Magazine giant Hearst is rolling out its native digital ad product to all 84 of its markets, buoyed by the success it has had in the U.S.
Hearst’s “shared spaces” product lets advertisers inhabit the same area as editorial content. It launched in the U.K. in January and will be implemented in all Hearst properties by the end of the first half of this year. After that, it will expand to Asia.
“The way we get the smaller markets to transform quickly based off a very successful U.S. model is an interesting business challenge,” said Andy Hart, who joined the company last September as chief revenue officer and senior vp of Hearst Media International, is spearheading the global rollout. It’s about taking a scaled model and adapting it to different-sized countries and cultures, all in different development phases,” he said.

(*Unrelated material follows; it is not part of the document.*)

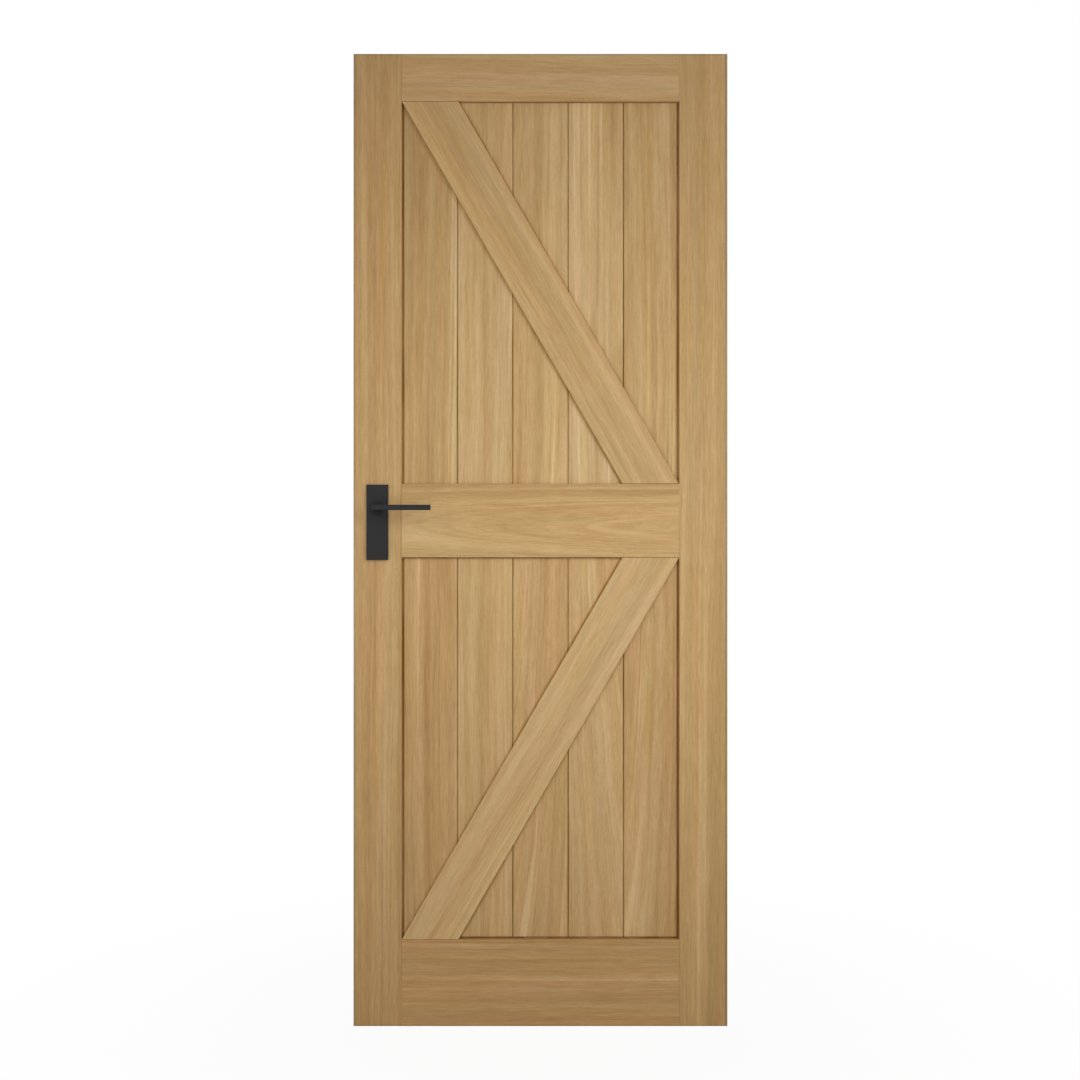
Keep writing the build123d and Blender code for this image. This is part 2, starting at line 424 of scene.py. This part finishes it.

Hearst isn’t known as a brand that has nailed the transition from print to digital-first publishing businesses among agencies. But the global native-ad rollout signals a “positive shift” and an important revenue driver, particularly as brands look to connect with their audiences in deeper ways beyond programmatic and reservation media, said Essence head of planning and mobile Erfan Djazmi.
“Brands must be careful of not falling into the pitfall of ‘ticking the native advertising box’ and will want to move beyond advertorials and sponsored posts into co-created editorial,” he said. “The success depends on how well editorial content is matched to brand messaging, which makes the content valuable and meaningful to the user.”

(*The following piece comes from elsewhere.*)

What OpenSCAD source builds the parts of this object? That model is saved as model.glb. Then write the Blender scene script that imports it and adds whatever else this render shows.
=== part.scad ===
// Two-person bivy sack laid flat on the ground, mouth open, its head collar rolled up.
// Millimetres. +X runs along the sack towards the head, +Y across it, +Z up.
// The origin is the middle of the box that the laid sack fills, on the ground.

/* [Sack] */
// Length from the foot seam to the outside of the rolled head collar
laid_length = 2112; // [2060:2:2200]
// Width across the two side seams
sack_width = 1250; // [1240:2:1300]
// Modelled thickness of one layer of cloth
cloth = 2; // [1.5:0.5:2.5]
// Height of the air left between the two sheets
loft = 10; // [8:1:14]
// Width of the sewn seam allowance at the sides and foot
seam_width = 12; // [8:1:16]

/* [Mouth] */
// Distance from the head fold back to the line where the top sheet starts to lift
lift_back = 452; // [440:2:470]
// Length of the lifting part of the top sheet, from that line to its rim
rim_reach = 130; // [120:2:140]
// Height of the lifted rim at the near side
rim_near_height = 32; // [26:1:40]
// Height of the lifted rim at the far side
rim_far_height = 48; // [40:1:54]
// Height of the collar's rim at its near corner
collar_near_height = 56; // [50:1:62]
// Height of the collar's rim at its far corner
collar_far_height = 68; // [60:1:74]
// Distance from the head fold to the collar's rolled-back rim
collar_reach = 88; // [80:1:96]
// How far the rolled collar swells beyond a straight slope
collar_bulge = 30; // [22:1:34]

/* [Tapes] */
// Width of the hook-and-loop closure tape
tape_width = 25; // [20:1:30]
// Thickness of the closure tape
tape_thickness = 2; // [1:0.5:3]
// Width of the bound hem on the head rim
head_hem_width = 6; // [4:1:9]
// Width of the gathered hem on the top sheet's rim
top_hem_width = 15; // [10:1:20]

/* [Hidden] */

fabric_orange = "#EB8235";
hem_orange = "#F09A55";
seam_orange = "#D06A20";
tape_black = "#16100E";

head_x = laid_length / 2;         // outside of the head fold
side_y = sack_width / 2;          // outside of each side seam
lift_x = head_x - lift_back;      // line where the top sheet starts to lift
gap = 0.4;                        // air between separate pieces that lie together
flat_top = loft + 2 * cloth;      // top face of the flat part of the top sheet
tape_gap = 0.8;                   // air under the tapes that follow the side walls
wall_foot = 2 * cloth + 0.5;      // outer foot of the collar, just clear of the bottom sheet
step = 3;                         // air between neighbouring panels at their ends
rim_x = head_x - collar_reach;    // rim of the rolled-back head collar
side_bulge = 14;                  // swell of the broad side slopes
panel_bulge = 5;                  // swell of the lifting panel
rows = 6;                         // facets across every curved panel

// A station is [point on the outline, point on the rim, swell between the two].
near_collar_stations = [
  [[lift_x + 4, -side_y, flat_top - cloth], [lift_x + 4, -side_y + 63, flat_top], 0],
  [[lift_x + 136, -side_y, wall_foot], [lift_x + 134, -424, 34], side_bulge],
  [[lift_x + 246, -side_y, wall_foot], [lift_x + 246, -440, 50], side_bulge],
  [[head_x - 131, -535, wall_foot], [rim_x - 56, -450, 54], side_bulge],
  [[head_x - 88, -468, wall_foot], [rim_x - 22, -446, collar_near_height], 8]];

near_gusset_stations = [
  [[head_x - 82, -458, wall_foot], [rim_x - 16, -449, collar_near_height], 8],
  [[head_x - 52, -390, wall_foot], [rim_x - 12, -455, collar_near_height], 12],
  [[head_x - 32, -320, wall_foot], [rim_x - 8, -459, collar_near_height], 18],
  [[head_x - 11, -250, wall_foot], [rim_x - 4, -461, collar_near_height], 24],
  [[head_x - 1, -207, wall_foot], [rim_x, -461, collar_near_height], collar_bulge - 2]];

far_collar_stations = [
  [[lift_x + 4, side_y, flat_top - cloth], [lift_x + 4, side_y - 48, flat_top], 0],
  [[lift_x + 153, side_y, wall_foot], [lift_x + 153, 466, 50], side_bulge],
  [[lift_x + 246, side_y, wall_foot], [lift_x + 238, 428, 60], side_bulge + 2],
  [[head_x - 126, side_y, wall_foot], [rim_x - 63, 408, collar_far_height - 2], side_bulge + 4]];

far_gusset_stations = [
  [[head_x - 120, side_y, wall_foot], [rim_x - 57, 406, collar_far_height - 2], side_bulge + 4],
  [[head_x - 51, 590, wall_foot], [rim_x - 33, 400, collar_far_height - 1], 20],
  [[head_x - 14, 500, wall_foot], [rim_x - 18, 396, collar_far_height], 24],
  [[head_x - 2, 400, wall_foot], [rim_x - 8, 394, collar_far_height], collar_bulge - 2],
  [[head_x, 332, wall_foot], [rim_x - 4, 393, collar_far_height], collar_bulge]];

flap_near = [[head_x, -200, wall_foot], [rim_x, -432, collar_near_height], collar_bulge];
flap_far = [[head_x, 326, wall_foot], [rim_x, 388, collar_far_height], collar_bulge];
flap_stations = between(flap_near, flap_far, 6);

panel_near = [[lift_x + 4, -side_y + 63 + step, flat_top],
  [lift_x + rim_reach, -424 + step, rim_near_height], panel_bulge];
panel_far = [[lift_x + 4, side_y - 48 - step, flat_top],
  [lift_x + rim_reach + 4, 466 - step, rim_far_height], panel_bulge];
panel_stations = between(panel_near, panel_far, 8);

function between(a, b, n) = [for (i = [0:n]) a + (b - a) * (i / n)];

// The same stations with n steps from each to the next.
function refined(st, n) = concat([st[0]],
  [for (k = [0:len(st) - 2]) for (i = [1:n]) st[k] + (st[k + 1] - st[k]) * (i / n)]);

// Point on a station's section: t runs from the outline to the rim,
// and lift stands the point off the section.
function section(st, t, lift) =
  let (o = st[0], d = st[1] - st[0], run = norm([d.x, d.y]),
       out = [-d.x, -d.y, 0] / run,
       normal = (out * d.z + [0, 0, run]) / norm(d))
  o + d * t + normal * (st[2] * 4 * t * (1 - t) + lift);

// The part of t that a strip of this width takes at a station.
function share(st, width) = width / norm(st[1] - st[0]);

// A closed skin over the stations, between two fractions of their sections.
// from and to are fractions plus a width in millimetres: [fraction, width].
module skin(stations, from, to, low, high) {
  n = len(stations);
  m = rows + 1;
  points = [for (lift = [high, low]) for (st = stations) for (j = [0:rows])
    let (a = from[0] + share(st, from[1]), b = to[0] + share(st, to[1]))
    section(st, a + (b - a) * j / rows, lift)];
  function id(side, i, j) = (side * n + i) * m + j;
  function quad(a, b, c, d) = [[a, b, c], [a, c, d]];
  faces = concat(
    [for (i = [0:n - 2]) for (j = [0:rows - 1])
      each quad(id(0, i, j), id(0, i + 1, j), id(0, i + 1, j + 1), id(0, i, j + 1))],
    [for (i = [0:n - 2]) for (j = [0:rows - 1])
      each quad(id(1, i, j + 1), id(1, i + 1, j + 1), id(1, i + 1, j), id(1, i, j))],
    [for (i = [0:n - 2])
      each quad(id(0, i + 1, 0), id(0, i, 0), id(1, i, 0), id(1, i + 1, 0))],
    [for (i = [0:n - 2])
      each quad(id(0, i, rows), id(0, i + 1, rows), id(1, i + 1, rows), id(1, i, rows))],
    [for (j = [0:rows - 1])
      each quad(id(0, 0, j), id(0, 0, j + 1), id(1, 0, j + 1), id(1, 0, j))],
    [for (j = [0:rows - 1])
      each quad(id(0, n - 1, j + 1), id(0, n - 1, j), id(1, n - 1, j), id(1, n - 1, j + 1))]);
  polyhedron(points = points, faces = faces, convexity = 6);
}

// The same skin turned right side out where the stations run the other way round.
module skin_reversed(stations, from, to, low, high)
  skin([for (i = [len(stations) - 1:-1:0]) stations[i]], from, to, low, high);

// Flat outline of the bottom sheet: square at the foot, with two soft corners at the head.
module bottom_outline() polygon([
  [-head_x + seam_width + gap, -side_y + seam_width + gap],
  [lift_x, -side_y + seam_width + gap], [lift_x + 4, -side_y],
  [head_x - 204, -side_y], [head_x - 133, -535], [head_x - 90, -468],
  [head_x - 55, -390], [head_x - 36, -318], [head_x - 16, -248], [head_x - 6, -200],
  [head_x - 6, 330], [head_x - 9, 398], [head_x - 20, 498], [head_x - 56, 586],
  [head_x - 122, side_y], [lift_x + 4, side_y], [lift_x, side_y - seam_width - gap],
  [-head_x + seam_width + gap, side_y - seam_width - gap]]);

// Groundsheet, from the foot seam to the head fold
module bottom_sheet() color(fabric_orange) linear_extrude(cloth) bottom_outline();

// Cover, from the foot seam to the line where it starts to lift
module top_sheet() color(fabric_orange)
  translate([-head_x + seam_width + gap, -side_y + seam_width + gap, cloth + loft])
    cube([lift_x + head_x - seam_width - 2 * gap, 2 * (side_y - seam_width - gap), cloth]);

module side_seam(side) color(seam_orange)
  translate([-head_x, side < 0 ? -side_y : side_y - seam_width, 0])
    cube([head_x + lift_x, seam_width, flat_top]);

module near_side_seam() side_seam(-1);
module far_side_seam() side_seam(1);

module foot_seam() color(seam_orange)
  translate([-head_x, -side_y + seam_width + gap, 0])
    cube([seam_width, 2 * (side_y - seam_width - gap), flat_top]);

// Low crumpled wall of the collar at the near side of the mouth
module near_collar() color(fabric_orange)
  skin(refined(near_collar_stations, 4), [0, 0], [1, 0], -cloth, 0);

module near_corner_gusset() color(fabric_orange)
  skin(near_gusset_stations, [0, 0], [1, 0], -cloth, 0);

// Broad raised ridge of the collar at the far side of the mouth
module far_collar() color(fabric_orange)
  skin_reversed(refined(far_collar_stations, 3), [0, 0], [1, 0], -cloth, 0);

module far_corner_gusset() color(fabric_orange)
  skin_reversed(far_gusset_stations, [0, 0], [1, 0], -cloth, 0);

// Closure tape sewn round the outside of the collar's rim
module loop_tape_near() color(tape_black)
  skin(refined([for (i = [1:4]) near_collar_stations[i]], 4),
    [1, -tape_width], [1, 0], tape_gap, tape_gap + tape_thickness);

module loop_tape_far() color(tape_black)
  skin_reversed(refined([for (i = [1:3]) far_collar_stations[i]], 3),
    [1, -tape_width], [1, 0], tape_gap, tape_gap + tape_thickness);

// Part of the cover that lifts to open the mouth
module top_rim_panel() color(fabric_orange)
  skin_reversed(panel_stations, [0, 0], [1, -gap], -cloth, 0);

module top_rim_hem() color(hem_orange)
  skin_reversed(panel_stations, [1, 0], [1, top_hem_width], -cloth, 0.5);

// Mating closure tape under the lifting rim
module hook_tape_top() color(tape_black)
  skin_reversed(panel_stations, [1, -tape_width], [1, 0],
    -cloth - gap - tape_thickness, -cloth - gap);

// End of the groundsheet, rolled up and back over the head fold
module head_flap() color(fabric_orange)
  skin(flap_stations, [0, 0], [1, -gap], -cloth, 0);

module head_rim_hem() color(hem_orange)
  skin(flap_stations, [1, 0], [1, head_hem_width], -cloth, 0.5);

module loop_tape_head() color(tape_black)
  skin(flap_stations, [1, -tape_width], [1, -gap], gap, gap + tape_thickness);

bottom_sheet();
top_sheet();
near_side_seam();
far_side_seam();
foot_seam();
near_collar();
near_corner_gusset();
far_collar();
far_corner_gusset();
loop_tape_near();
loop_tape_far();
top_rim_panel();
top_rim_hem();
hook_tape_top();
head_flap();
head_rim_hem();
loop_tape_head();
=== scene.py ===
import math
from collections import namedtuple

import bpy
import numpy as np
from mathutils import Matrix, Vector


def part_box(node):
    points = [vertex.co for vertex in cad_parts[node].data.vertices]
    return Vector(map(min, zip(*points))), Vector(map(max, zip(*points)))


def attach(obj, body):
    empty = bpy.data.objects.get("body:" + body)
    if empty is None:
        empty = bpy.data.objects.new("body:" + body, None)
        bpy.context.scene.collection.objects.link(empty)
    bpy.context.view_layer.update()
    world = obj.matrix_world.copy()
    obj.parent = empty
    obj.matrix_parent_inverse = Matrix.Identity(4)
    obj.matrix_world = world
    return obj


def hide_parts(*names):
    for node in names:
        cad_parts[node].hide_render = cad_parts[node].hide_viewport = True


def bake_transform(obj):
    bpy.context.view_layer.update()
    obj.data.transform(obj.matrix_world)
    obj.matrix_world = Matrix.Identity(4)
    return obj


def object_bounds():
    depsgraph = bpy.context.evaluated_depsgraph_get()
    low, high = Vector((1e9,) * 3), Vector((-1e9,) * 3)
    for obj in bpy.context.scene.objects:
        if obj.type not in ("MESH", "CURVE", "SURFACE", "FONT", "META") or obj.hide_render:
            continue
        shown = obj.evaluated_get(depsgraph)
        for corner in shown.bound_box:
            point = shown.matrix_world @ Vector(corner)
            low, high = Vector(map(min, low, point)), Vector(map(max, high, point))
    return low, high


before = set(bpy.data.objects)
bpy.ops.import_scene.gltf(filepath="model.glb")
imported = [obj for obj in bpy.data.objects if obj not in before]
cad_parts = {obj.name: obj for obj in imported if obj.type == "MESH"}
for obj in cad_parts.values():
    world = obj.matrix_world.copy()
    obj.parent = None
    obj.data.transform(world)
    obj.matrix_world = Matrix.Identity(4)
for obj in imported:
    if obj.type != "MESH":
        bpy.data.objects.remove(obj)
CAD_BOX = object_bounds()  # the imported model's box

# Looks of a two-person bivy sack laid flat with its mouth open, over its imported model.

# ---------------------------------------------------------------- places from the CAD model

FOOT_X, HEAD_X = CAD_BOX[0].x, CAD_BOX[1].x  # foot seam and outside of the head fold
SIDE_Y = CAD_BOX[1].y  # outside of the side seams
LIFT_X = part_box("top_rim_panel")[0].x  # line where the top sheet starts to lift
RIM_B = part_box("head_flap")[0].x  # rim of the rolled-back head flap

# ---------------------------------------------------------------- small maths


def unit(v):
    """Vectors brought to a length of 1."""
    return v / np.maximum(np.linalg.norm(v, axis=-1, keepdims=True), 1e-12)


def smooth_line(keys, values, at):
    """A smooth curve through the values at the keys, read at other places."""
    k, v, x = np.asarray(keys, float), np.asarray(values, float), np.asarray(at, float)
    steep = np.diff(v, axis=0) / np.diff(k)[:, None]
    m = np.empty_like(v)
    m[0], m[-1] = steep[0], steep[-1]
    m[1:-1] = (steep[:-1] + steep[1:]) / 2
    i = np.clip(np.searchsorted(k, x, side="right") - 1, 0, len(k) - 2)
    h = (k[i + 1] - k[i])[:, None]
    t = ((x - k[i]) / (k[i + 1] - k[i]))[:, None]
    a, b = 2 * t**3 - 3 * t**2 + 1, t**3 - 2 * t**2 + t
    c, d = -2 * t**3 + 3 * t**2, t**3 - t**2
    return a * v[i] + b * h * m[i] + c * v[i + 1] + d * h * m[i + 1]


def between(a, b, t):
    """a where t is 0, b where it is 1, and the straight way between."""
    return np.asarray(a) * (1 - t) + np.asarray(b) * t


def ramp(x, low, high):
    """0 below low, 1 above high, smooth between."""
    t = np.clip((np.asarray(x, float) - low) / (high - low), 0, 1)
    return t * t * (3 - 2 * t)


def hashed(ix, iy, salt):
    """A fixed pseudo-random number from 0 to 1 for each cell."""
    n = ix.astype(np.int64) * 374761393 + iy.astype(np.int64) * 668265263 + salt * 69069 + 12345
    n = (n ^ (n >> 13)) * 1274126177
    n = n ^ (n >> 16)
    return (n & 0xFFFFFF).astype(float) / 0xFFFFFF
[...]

Hart was previously vp of advertising and online for Europe at Microsoft and, prior to that, launched the now highly successful MailOnline. One of his top priorities is finding ways to get the smaller markets to transform digitally. That’s why it is quickening the rollout of media OS and Shared Spaces products — the latter of which Hart believes will catalyze the publisher’s native ad revenue.
“We’re facing the same challenges all digital publishers face: distributed audience, ad blocking, viewability, changing trust models in the commercial model, challenging subscription models in terms of consumers expecting stuff for free, and diminishing attention spans,” he added.
The legacy publisher is home to nearly 300 print magazines (19 in the U.K.) including Elle, Cosmopolitan, and Esquire, and more than 250 sites across 84 countries. Transitioning a print legacy company of that size to the fast-paced world of digital media is tough. But Hearst is confident it has achieved that, in the U.S. at least. And a large part of it has been due to its investment in technology, namely, its “media operating system” through which its U.S. news desk can constantly comb through stories across the publisher’s network of sites to identify which stories would work well on other sites. Roughly 20 percent of a site’s content usually comes from one of its other titles.
The publisher claims that digital revenue has risen 35 percent in the U.S. since full rollout and that unique visitors to its sites grew by nearly 50 percent. Hearst has over 113 million monthly desktop unique visitors, 16 million of whom are in the U.K. (on mobile and desktop), according to ComScore.